性転換手術を受けた元男がやってきて、次第に自分のヴァギナを刑務所内で誰もがみえるようにちらつかせはじめる裸事件。5ドルでマッサージ&ペディキュアを塗ってくれるローズとの丹念な描写(『ローズが私の足に施してくれる最新のペディキュアは、彼女の会心の作と言っても良かった。淡いピンクのフレンチネイルを基調に、両足の親指にはマゼンタと白で桜の花を描いてくれた。自分のつま先を眺めながら、私は足をバタつかせて喜んだ。綿あめみたいに繊細な傑作だった。』)。

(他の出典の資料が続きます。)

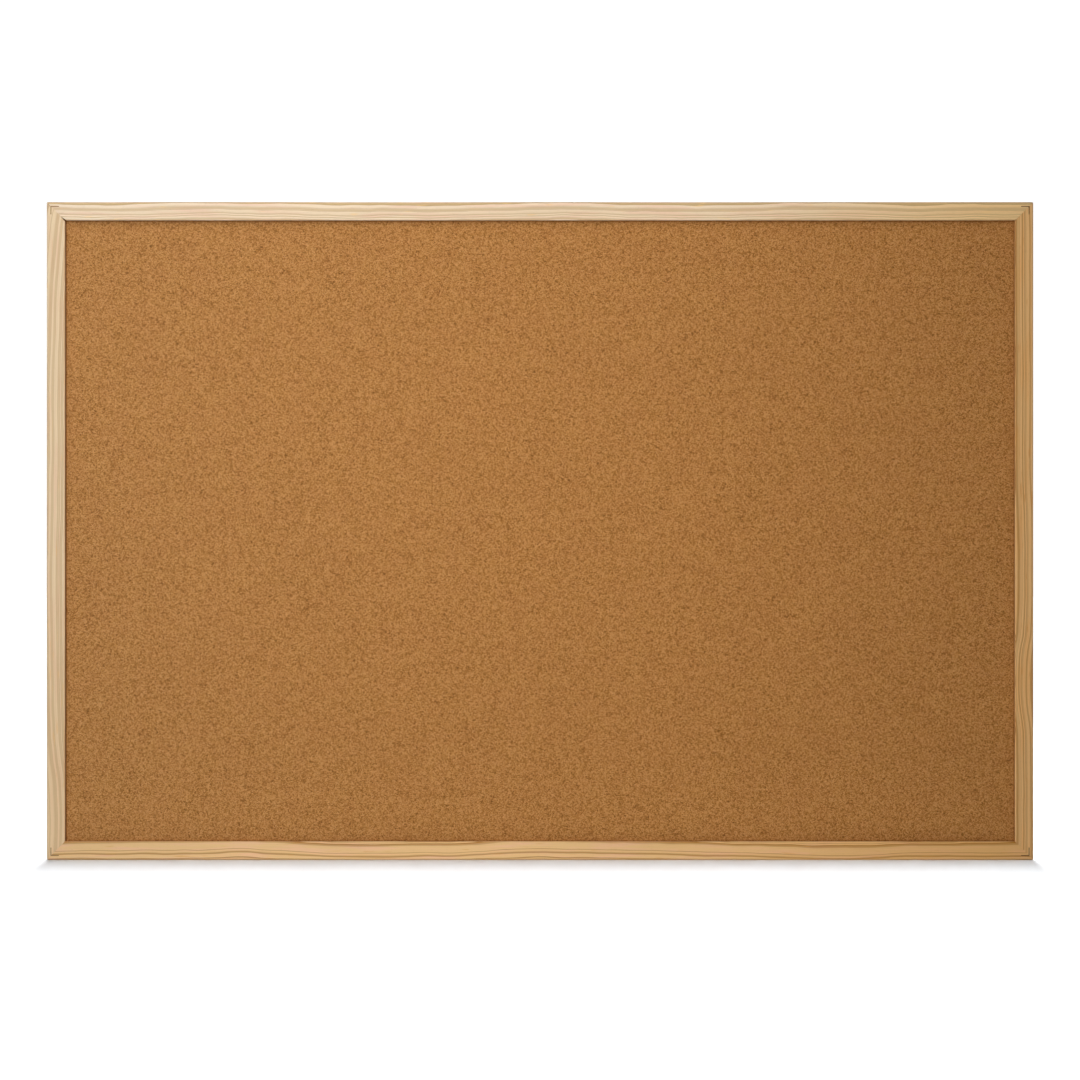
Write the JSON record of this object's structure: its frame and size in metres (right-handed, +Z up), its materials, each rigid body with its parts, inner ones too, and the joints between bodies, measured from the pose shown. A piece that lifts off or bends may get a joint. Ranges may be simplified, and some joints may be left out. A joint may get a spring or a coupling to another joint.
{
  "type": "cork bulletin board",
  "caption": "Wall-hung cork pin board in a slim mitred pine frame, with a softboard core and D-ring hangers on the back.",
  "frame": {"origin": "middle of the bottom rail's rear face, in the plane of the frame's back", "axes": "+X along the width, to the right seen from the front; +Y out of the back, towards the wall; +Z up"},
  "size_m": [0.9144, 0.0209, 0.6096],
  "materials": {
    "pine": "matte",
    "cork": "matte",
    "softboard": "matte",
    "kraft_paper": "matte",
    "nail_steel": "satin",
    "zinc_plate": "satin"
  },
  "bodies": {
    "board": {"top_rail": "pine", "bottom_rail": "pine", "left_rail": "pine", "right_rail": "pine", "cork_sheet": "cork", "fibreboard_core": "softboard", "backing_paper": "kraft_paper", "front_v_nails": "nail_steel", "rear_v_nails": "nail_steel", "left_hanger_strap": "zinc_plate", "right_hanger_strap": "zinc_plate", "hanger_screws": "zinc_plate"},
    "left_ring": {"left_hanger_ring": "zinc_plate"},
    "right_ring": {"right_hanger_ring": "zinc_plate"}
  },
  "joints": [
    {"name": "left_ring_swing", "type": "hinge", "parent": "board", "child": "left_ring", "pos_m": [-0.4487, 0.0019, 0.5111], "axis": [1, 0, 0], "range_deg": [0, 178]},
    {"name": "right_ring_swing", "type": "hinge", "parent": "board", "child": "right_ring", "pos_m": [0.4487, 0.0019, 0.5111], "axis": [1, 0, 0], "range_deg": [0, 178]}
  ]
}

”子どもの日”と呼ばれる、囚人の子ども達を呼んでの一大イベント。35歳を迎えたパンパーに対して送られる、刑務所内での友人からのたくさんの心温まるメッセージ(『まさかあんたみたいな女とここで出会って、友だちになれるなんて思わなかったよ』)など、文章が異常に豊かなことにも影響されて、ああ、本当に良い関係を築いているんだなあ……と無限に心が暖かくなってしまう。中でもぐっときたのは、電気設備作業所でパイパーと共に働いていた、ジョイスの出所前のエピソードだ。

二人はあまり親しくはなかったが、釈放の一週間前に、パイパーはジョイスから、髪を染めてくれないかとお願いを受ける。『そんな親しげなリクエストに私は、驚きを隠せなかったに違いない。「あんたくらいしかまともにできそうもないだろ」と、彼女はぶっきらぼうで事務的に付け加えた。』とか、やりとりの一つ一つがもう最高。

私はジョイスのストレートで美しい髪を分け、箱に書かれた説明書きを注意深く読んだ。私に頼んでくれたことがうれしく、そして自分のガールフレンドの身支度を調えることで得られる、ふつうの女の子の感覚がよみがえった。私がノズルの扱いをまちがえて、そこら中に水を吹き付けてしまった時、驚くことにそこにいた誰もが私を責めることなく、大笑いしたのだ。たぶん、ほんの少しずつだけれど、私はここに受け入れられたのかもしれない。

この辺とか、もう地の文の破壊力が高すぎ&関係性が尊すぎて「う、うわああ〜〜〜〜〜」と転げ回りそうになるぐらいだったもん。もちろん刑務官のセクハラ、自由にならない毎日、結婚を約束した婚約者と会えない日々、母親にかけているストレスなど、つらいこともしっかりと描写されていく。でもだからこそ──こうした日常の中にあるちょっとしたエピソードが、ぐわっと引き立つんだよなあ!

おわりに

私が大学の時に考えていたより、過食は少なく、けんかはずっと多かったが、女性特有の精神がそこにはあった。親密な仲間意識と楽しい日の下品なジョーク。そして芝居がかったドラマと、おせっかいと、悪い日の意地悪なゴシップだ。

ドラマとはどうやら筋がけっこう違うようなので、ドラマを観た人にも是非読んでもらいたいなあ。僕は僕でドラマを今から観始めることにする。女子刑務所の世界という、僕にとっては恐らく生涯縁のない世界のことを、本書は克明に描き出してくれた。ほんとうに面白い一冊なので、興味の沸いた方はぜひどうぞ。